The upshot is that some of the things we thought could only exist given the rare scope condition of monopolies or collusion can also exist given the all too plausible assumption of bounded rationality. This is pretty cool in an empirical sense because when our theories told us this sort of thing could only exist with monopolies it was kind of anomalous to go through life constantly coming across $150 printers that take $100 toner cartridges, smart phones which cost $200 but which lock you into a two-year contract at $80/month, hotels that charge $100/night but add a mandatory $15 "resort fee," etc.

My favorite example of how consumer myopia works this way is how rental cars now offer you prepaid gas for about 10% less than the price you'd pay at the pump.

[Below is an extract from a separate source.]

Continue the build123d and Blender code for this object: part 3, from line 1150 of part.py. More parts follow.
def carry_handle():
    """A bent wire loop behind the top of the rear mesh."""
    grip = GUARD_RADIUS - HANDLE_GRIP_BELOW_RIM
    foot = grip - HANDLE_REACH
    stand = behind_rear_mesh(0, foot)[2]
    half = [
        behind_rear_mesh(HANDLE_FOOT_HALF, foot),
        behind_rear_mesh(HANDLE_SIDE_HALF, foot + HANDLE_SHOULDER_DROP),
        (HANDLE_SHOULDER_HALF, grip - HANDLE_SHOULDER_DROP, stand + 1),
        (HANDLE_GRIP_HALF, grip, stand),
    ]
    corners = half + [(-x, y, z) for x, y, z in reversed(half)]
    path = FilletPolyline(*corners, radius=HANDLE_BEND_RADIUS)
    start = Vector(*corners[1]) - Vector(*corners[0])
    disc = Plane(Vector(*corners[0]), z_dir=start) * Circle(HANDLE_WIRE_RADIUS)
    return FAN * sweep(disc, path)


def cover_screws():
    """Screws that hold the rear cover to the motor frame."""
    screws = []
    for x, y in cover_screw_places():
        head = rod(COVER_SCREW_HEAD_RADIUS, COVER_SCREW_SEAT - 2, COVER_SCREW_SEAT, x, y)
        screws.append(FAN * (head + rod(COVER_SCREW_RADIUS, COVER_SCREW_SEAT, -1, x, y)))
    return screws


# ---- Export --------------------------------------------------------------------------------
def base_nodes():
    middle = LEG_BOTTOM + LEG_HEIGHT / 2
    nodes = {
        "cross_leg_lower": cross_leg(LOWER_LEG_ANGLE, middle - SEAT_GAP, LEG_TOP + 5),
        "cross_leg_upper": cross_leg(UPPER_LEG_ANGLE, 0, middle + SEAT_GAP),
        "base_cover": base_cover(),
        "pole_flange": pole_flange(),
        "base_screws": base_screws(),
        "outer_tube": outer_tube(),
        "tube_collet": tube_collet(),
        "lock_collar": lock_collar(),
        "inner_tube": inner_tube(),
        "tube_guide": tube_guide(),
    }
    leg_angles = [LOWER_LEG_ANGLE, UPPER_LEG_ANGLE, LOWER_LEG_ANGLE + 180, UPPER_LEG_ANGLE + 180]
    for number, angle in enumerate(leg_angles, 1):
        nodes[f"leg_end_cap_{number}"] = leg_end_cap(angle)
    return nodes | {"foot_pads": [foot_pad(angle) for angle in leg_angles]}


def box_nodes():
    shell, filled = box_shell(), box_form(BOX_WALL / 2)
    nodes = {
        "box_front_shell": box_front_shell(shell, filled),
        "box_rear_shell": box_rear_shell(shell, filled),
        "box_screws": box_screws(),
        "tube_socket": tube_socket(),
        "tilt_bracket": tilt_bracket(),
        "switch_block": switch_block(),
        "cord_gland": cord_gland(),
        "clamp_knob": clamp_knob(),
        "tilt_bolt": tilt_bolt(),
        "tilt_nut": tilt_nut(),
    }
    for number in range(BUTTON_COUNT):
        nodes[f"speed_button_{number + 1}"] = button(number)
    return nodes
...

The consumer may be thinking, wow, $3.90 a gallon is actually pretty cheap compared to $4.30 at the Exxon station, I should prepay for this full tank of gas. What doesn't occur to this consumer is that this is only cheap if you use the full tank. If you bring it back with half a tank you're effectively paying $7.80 a gallon. The consumers who appreciate this don't buy the plan but those who don't see the hitch may well buy it. As long as the base rental price isn't too low it makes sense for the rental company to more or less break even on people who pass up this offer and make an easy $20 or so profit on those who sign up for it.

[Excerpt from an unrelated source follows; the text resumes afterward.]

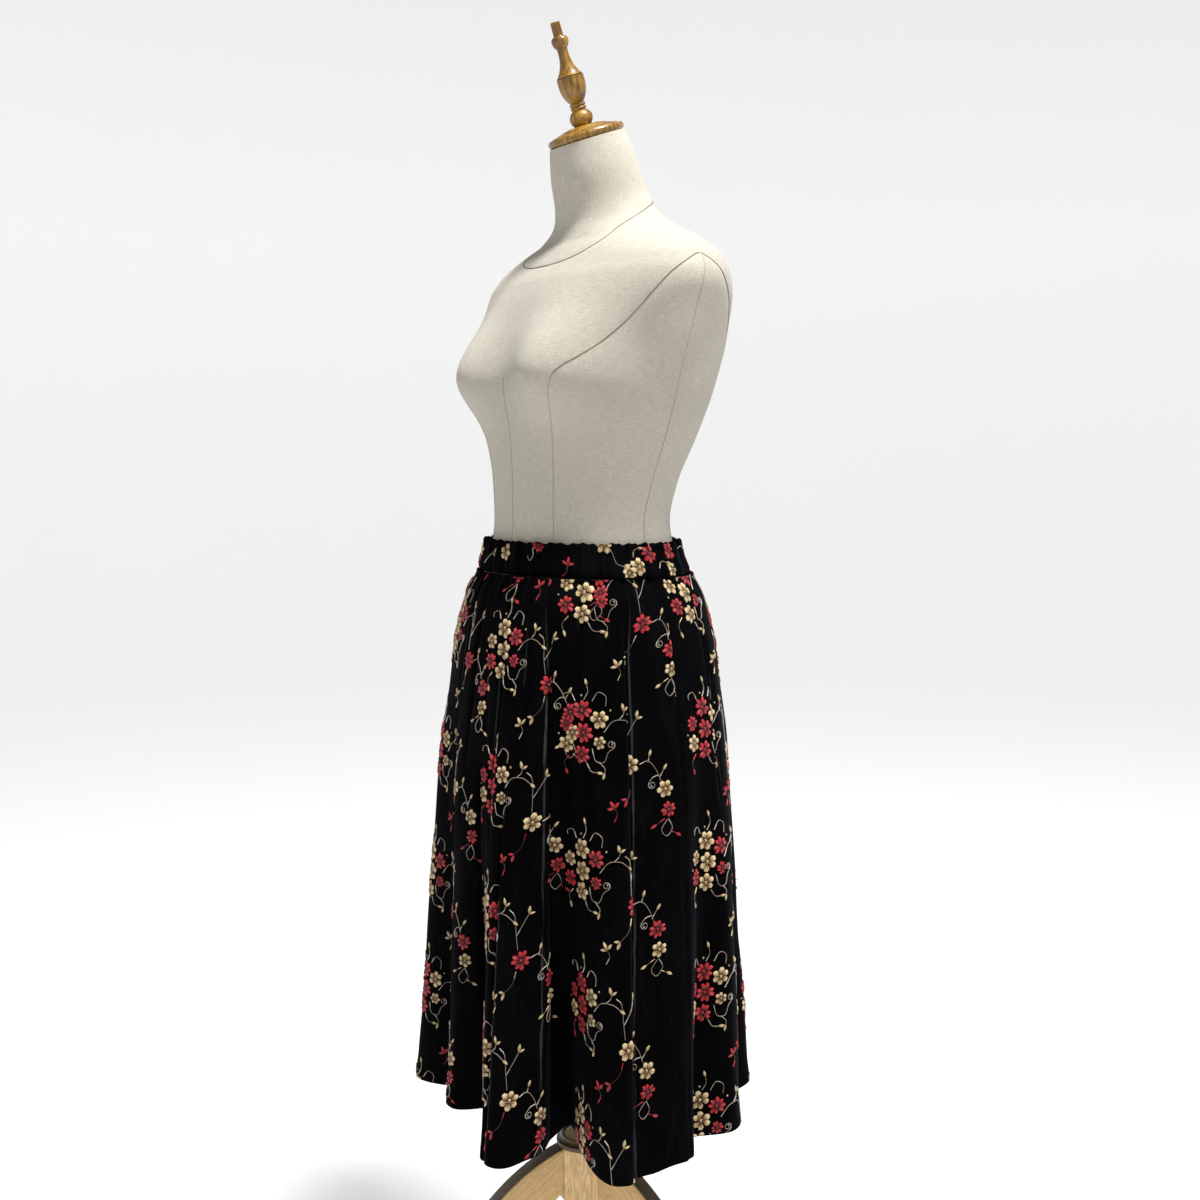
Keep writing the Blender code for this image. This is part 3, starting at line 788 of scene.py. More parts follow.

There are also some big policy implications. Under the old model, as long as you have a modest antitrust policy in place, the market will sort things out so consumer protection can be limited to outright fraud. Adding bounded rationality into the mix suggests that consumers really can sign up for a bad deal. This then makes it somewhat facile to claim that by definition any freely entered exchange is mutually beneficial and from this we can imagine a variety of consumer protections. You may still have reasons to be skeptical of intervention, but it's not tenable to say "markets work just great, thank you very much." 

* You may have seen the argument that even if individuals are irrational, markets can still be rational because irrationality gets arbitraged out. Let's accept this for the sake of argument and just note that it has scope conditions that basically mean it only works on Wall Street. With retail markets it's difficult to establish a secondary market and so you don't see the sophisticated people doing arbitrage that pushes us all back to predictions consistent with rational actors.